You may have noticed that in the last few weeks, I haven’t exactly been posting spectacular original content on this blog. A vacation and the simultaneous bootstrapping of two new writing outlets (the Trailmeme blog and the Be Slightly Evil email list), are part of the reason. The other part of the reason is that all my current ribbonfarmesque ideas are currently in the form of several rather demanding drafts (reading Gibbon’s 6-volume “Decline and Fall of the Roman Empire” doesn’t exactly catalyze tweet-sized ideas). So rather than post hasty dreck, I figured I’d just point you to some of my posts on the Trailmeme blog that might interest you.

  • In Rent vs. Buy and Digital Lifestyle Design I looked at what’s happening to an age-old decision due to the impact of future-of-work forces
  • In The Marcus Aurelius School of Curation, I argue that information curation (an emerging new profession) is less like being a librarian, and more like being a stoic emperor. And yeah, this post is partly inspired by my current obsession with the history of Rome. Expect a lot of Rome references from me in upcoming writing. The fact that I was actually vacationing in Italy, and wandering around Pompeii, while reading the thing, probably helped burn the book into my head a lot more vividly.
  • In The Eight Belts of Information Ninja-Hood I have one of my usual overworked metaphors.

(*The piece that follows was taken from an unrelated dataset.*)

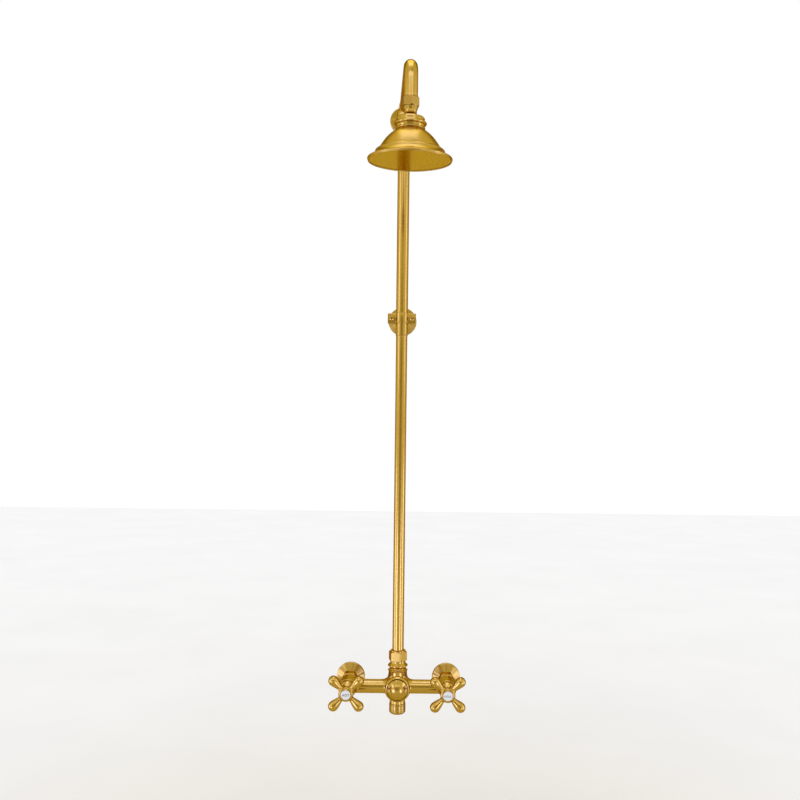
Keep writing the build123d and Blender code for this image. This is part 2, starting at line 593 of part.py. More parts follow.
def zone(low, high):
    """Section of a spherical shell around the ball between two latitudes in degrees."""
    def spot(radius, latitude):
        """Point of the shell at one latitude."""
        place = Vector(radius, 0).rotate(Axis.Z, latitude)
        return (place.X, place.Y)
    middle = (low + high) / 2
    with BuildSketch(HEAD) as face:
        with BuildLine():
            ThreePointArc(spot(SEAT_IN, low), spot(SEAT_IN, middle), spot(SEAT_IN, high))
            Line(spot(SEAT_IN, high), spot(SEAT_OUT, high))
            ThreePointArc(spot(SEAT_OUT, high), spot(SEAT_OUT, middle), spot(SEAT_OUT, low))
            Line(spot(SEAT_OUT, low), spot(SEAT_IN, low))
        make_face()
    return face.sketch


with BuildPart() as ball_liner:
    revolve(zone(24, 42), axis=HEAD_AXIS)
save(ball_liner, "ball_liner")

with BuildPart() as ball_seat:
    revolve(zone(-50, -8), axis=HEAD_AXIS)
save(ball_seat, "ball_seat")

with BuildPart() as socket_ball:
    Sphere(SOCKET_R)
socket_ball.part.location = Location(pivot)

# ---- shower head ----
with BuildPart() as swivel_cap:
    skirt = [(0, 2), (25.8, 2), (25.8, 7.2), (24.6, 8.0), (24.2, 9.4), (19.0, 10.6), (15.4, 13.1)]
    revolve(outline(HEAD, *skirt, (13.6, 13.6), (0, 13.6)), axis=HEAD_AXIS)
    add(socket_ball.part, mode=Mode.SUBTRACT)
    opening = [(0, 8), (11.0, 8), (11.0, 11.8), (13.2, 13.6), (0, 13.6)]
    revolve(outline(HEAD, *opening), axis=HEAD_AXIS, mode=Mode.SUBTRACT)
save(swivel_cap, "swivel_cap")

TAIL_R = 13.0
TAIL_DROP = -24.0
COLLAR_DROP = -11.6
with BuildPart() as head_collar:
    with BuildSketch(HEAD):
        with BuildLine():
            Polyline((0, 2), (27.0, 2), (27.0, 1.6))
            ThreePointArc((27.0, 1.6), (29.3, -0.8), (27.0, -3.2))
            Polyline((27.0, -3.2), (25.8, -5.4), (25.8, -7.6), (26.4, -9.0), (26.4, -10.4))
            Polyline((26.4, -10.4), (25.4, COLLAR_DROP), (TAIL_R, COLLAR_DROP), (TAIL_R, TAIL_DROP))
            Polyline((TAIL_R, TAIL_DROP), (0, TAIL_DROP), (0, 2))
        make_face()
    revolve(axis=HEAD_AXIS)
    add(socket_ball.part, mode=Mode.SUBTRACT)
    revolve(ring(HEAD, 0, 8.0, TAIL_DROP, -10), axis=HEAD_AXIS, mode=Mode.SUBTRACT)
save(head_collar, "head_collar")

INNER_DROP = COLLAR_DROP - 1.5
with BuildPart() as head_bell:
    with BuildSketch(HEAD):
        with BuildLine():
            Polyline((TAIL_R + RUN, COLLAR_DROP), (25.4, COLLAR_DROP))
            ThreePointArc((25.4, COLLAR_DROP), (44.6, -28.0), (55.6, -44.6))
            ThreePointArc((55.6, -44.6), (59.6, -46.4), (62.6, -49.4))
            ThreePointArc((62.6, -49.4), (67.4, -56.0), (75.0, -61.0))
            ThreePointArc((75.0, -61.0), (RIM_R, -63.4), (75.0, RIM_DROP))
            Polyline((75.0, RIM_DROP), (73.6, RIM_DROP), (PLATE_R + RUN, -64.9), (PLATE_R + RUN, -61.0))
            Polyline((PLATE_R + RUN, -61.0), (70.0, -59.6))
            ThreePointArc((70.0, -59.6), (65.6, -56.0), (61.2, -49.9))
            ThreePointArc((61.2, -49.9), (58.6, -47.6), (54.2, -45.4))
            ThreePointArc((54.2, -45.4), (43.4, -28.9), (25.0, INNER_DROP))
            Polyline((25.0, INNER_DROP), (TAIL_R + RUN, INNER_DROP), (TAIL_R + RUN, COLLAR_DROP))
        make_face()
    revolve(axis=HEAD_AXIS)
save(head_bell, "head_bell")

with BuildPart() as bell_nut:
    add(hexagon(HEAD_TOP_VIEW, 34, INNER_DROP - 5, INNER_DROP, 0))
    revolve(ring(HEAD, 0, TAIL_R + RUN, INNER_DROP - 5, INNER_DROP), axis=HEAD_AXIS, mode=Mode.SUBTRACT)
save(bell_nut, "bell_nut")

with BuildPart() as spray_plate:
    revolve(ring(HEAD, 0, PLATE_R, PLATE_BOTTOM, PLATE_TOP), axis=HEAD_AXIS)
    with BuildSketch(HEAD_TOP_VIEW.offset(PLATE_BOTTOM)):
        for i in range(1, SPRAY_RINGS + 1):
            with PolarLocations(i * 10.5, i * 6):
                Circle(SPRAY_HOLE_R)
    extrude(amount=PLATE_TOP - PLATE_BOTTOM, mode=Mode.SUBTRACT)
save(spray_plate, "spray_plate")

with BuildPart() as plate_gasket:
    revolve(ring(HEAD, PLATE_R - 3.6, PLATE_R, PLATE_TOP, PLATE_TOP + 1.6), axis=HEAD_AXIS)
save(plate_gasket, "plate_gasket")

with BuildPart() as strainer:
    strainer_top = STRAINER_BOTTOM + STRAINER_THICK
    revolve(ring(HEAD, 0, STRAINER_R, STRAINER_BOTTOM, strainer_top), axis=HEAD_AXIS)
    with BuildSketch(HEAD_TOP_VIEW.offset(STRAINER_BOTTOM)):
        for i in (1, 2):
            with PolarLocations(i * 2.8, i * 6):
                Circle(0.7)
    extrude(amount=STRAINER_THICK, mode=Mode.SUBTRACT)
save(strainer, "strainer")
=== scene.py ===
import json
import math

import bmesh
import bpy
import numpy as np
from mathutils import Matrix, Vector


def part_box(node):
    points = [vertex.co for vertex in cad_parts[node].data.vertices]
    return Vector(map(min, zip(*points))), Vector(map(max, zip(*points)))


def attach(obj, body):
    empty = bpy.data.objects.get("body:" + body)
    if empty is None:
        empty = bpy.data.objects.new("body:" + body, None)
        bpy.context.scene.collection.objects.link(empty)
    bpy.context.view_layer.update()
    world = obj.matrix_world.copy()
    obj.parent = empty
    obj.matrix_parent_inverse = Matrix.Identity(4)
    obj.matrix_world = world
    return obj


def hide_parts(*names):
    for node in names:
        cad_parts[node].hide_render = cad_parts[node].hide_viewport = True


# Polished-brass exposed shower column. Lengths in the outlines are millimetres from the
# wall or from an axis; MM turns them into the frame's metres.

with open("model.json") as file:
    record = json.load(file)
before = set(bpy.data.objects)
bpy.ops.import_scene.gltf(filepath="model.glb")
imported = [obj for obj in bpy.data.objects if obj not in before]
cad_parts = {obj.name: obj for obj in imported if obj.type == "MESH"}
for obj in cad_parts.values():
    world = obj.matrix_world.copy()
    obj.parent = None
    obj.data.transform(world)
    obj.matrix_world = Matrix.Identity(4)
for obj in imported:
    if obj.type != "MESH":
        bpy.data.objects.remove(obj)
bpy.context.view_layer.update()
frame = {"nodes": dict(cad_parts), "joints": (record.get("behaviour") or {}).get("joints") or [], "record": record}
MM = 0.001

# ---------------------------------------------------------------- places from the frame


def joint(name):
    """The frame's joint of that name."""
    return next(j for j in frame["joints"] if j["name"] == name)


def middle(node):
    """Centre of a CAD node's box."""
    low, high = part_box(node)
    return (low + high) / 2


def reach(node, axis):
    """Half the size of a CAD node along one axis, in millimetres."""
    low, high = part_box(node)
    return (high[axis] - low[axis]) / 2 / MM


UP = Vector((0, 0, 1))
OUT = Vector((0, -1, 0))
EAST = Vector((1, 0, 0))

PIVOT = Vector(joint("head_turn")["pos_m"])
ARM_UP = Vector(joint("head_turn")["axis"]).normalized()
HEAD_UP = Vector(joint("head_spin")["axis"]).normalized()
SIDE = Vector(joint("head_tilt")["axis"]).normalized()
SIDE_AXES = {"hot": Vector(joint("hot_handle_turn")["pos_m"]),
             "cold": Vector(joint("cold_handle_turn")["pos_m"])}
RISER_FOOT = Vector((middle("lower_riser").x, middle("lower_riser").y, 0))
RISER_R = reach("lower_riser", 0)
UPPER_R = reach("upper_riser", 0)
SUPPORT = Vector((0, 0, middle("support_flange").z))
CLAMP_AT = middle("support_clamp").z
TOP = Vector((middle("top_flange").x, 0, middle("top_flange").z))
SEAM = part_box("upper_riser")[0].z / MM
RISER_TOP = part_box("upper_riser")[1].z / MM
RISER_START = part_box("lower_riser")[0].z / MM
TEE_NUT_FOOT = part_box("tee_nut")[0].z / MM
TEE_NUT_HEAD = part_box("tee_nut")[1].z / MM
ARM_DIR = SIDE.cross(ARM_UP)
ARM_DIR = ARM_DIR if ARM_DIR.y < 0 else -ARM_DIR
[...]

These are just a sampling. There’s more stuff there. Between me and a colleague, that blog sees about 4 new posts a week. Subscribe to that blog if this vein of writing interests you. The Be Slightly Evil email list is turning into an interesting project as well, and after 4 experimental mailings, I am finally beginning to get a sense of how and what to write there. All you sociopath wannabes — subscribe if you haven’t already.

And oh yeah, the book is coming along nicely. I had some writer’s block going for a while, but things are back on track.

Lots of balls to juggle, but I am making my writing processes more aerodynamic all along, so you should see things back to normal here in a week or two. I have a couple of really interesting (to me at least) posts shaping up.